Re: Freight car condition in the 50's; weathering


Gatwood, Elden J SAD <Elden.J.Gatwood@...>
 

Folks;



Our recent discussions on the perceived condition of freight cars during the
steam era, weathering, and all, really got me to thinking, particularly since
I've been revisiting (and going to considerably more effort on) this subject
in my modeling recently.



I had begun to think that my weathering and treatment had become a little too
one-dimensional (or "pat"), although indeed, I wanted to evaluate the
statement by some that freight cars in the steam era were in pretty good
condition and not overly weathered or beat-up.



I went back and stared at a bunch of color photos and color guide books, in
an effort to step back and re-evaluate what I was seeing, and to make sure I
was not coloring my view with false beliefs.



I also began to think that this could also be in part due to the roads I
model, and my primary road, influencing this process.



I began a re-look at the hundreds of great color shots of cars and yards that
I have. I was immediately struck by how vastly different many of them were,
in condition. Even a given class of cars painted in the same scheme in the
same general time period might look completely different!



I also stumbled on a great photo of L&N's DeCoursey Yard, taken by John
Dziobko in 1956, in a copy of "Freight Train Cars" (pgs. 18-19), one of the
Enthusiast Color Series books, by Mike Schafer and Mike McBride. It shows
some L&N engines shifting cuts of cars around the yard, with some great
foreground subjects.



Key among these are the two gons in the immediate foreground, in hideous
condition. Honestly, they are worse than anything I have ever modeled. The
one you can only see part of is a PRR G31A, on which the only fairly
unblemished paint is on the ribs. The remainder of the car is thoroughly
rusted.



The next car is a shallow fishbelly NYC gon, which is in even worse
condition. The lettering is almost thoroughly obliterated, with NYC just
peeking through its scabrous rust. The interior is a patina of hundreds of
rust colors. A beautiful gon.



Next is a C&O radial end, in pretty good condition. Although there are large
rust colorations on the sides, the paint is pretty much intact, although the
logo is almost gone. The interior is still black.
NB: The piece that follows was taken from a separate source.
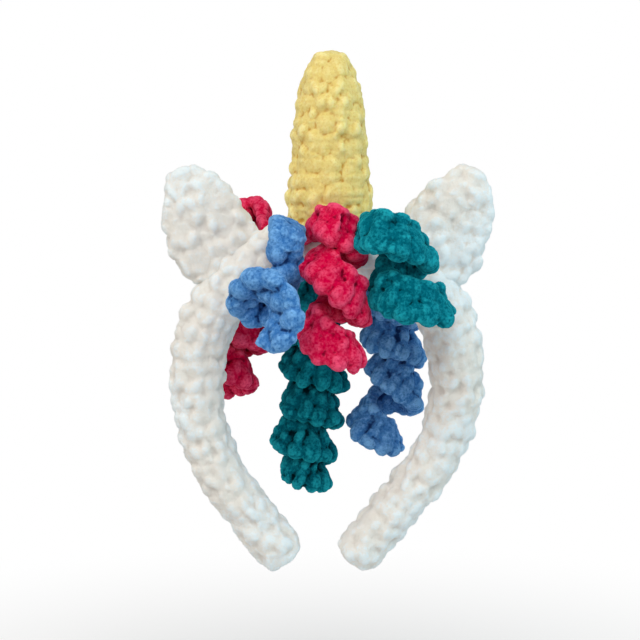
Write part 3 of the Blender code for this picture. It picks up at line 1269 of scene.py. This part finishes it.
@dataclass
class Curl(Crochet):
    """A strip wound into a corkscrew with its lower edge flared outwards.

    Attributes:
        side: -1 in front of the band and 1 behind it.
        root_angle: Its place on the arch, in degrees from the crown towards +X.
        root_height: How far up the band's face it is sewn, in degrees.
        rise: Start of its axis above the band's middle line.
        reach: Outer radius of the corkscrew.
        widen: Width of its strip as a share of the strip's own.
        turns: How often it winds round.
        begins: Where round the corkscrew the strip starts, in degrees from its front.
        axis: Turn | across, in reaches | outwards, in reaches | drop, in pitches | share of the
            reach | slant of the turn | tip towards the front | flare beyond the strip's own.
        yarn_tail: Length of the yarn left hanging at its free end.
        tail_width: Width of that yarn, as a share of its length.
        tail_drop: How far its middle hangs under the strip's end, as a share of its length.
        width: Width of the strip.
        thickness: Thickness of the strip.
        flare: How far the flared edge leans outwards, in radians.
        turn_gap: Gap between two turns.
        standoff: Gap between the band and the corkscrew.
        root_depth: How deep in the band the strip begins.
        rib_relief: Height of the strip's ribs, as a share of its thickness.
        lead_turns: Turns in which the strip swings out from its root.
        end_turns: Turns in which its free end narrows.
        root_share: Size of the strip at its root, as a share of its own.
        free_end_share: Size of the strip at its free end, likewise.
        fingers_per_turn: How many fingers a turn has.
        chain_per_turn: How many lumps of the chain a turn has.
        finger_share: Furthest that two fingers stand apart, in strip widths.
        whole_below: Draws under this give a whole finger.
        halves_below: Further draws under this give a finger in two lumps, and others in three.
        split: Highest place across the strip of the crease between two lumps.
        overlap: How far each of the two lumps goes over the crease.
        spare: How much less the lumps narrow than the strip does, as a share of their breadth.
        sway: How far a lump turns within the strip, in radians.
        shift: How far a lump stands out of the strip or in, in millimetres.
        untidy: How far a lump strays from its place.
        size_change: How much the lumps' breadth, length and depth vary, as shares.
    """

    side: int = -1
    root_angle: float = 0.0
    root_height: float = 0.0
    rise: float = 0.0
    reach: float = 17 * MM
    widen: float = 1.0
    turns: float = 1.0
    begins: float = 0.0
    axis: Table = ()
    yarn_tail: float = 0.0
    tail_width: float = 0.45
    tail_drop: float = 0.6
    width: float = 19 * MM
    thickness: float = 8.5 * MM
    flare: float = math.radians(27)
    turn_gap: float = 0.8 * MM
    standoff: float = 3 * MM
    root_depth: float = 4 * MM
    rib_relief: float = 0.1
    lead_turns: float = 0.25
    end_turns: float = 0.1
    root_share: float = 0.55
    free_end_share: float = 0.35
    fingers_per_turn: int = 11
    chain_per_turn: int = 8
    finger_share: float = 0.6
    whole_below: float = 0.42
    halves_below: float = 0.82
    split: float = 0.14
    overlap: Span = (0.06, 0.07)
    spare: float = 0.35
    sway: float = 0.16
    shift: float = 0.5
    untidy: float = 0.45 * MM
    size_change: tuple[float, float, float] = (0.10, 0.05, 0.08)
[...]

Next is a pretty good condition Southern gon, with a somewhat rusty interior,
but otherwise in pretty good shape.



This is followed by two good condition boxes, one a NCStL yellow stripe, both
in pretty good condition, although the L&N box has lost its roof paint.



The remainder of the cars in this string look to be in pretty good condition,
although they are all weathered to some extent.



Other color yard shots of this era show similar conditions.



The point of all this is that everything is weathered to some degree. Yes,
the PRR and NYC gons are in truly horrible states. Yes, cars from other
roads are in better condition. But, not only should we include a few cars in
"just re-painted" condition, but there should also be a large number of cars
demonstrating a really broad range of weathering techniques, reflecting a
broad range of operating conditions and services. At least some should look
really horrible.



It has really inspired me to go back and keep working on making my cars more
realistic, and representative of what I see in photos. I will also try and
try to get that one car looking like that one photo, if I can do so.



Hope you can find some new inspiration, too!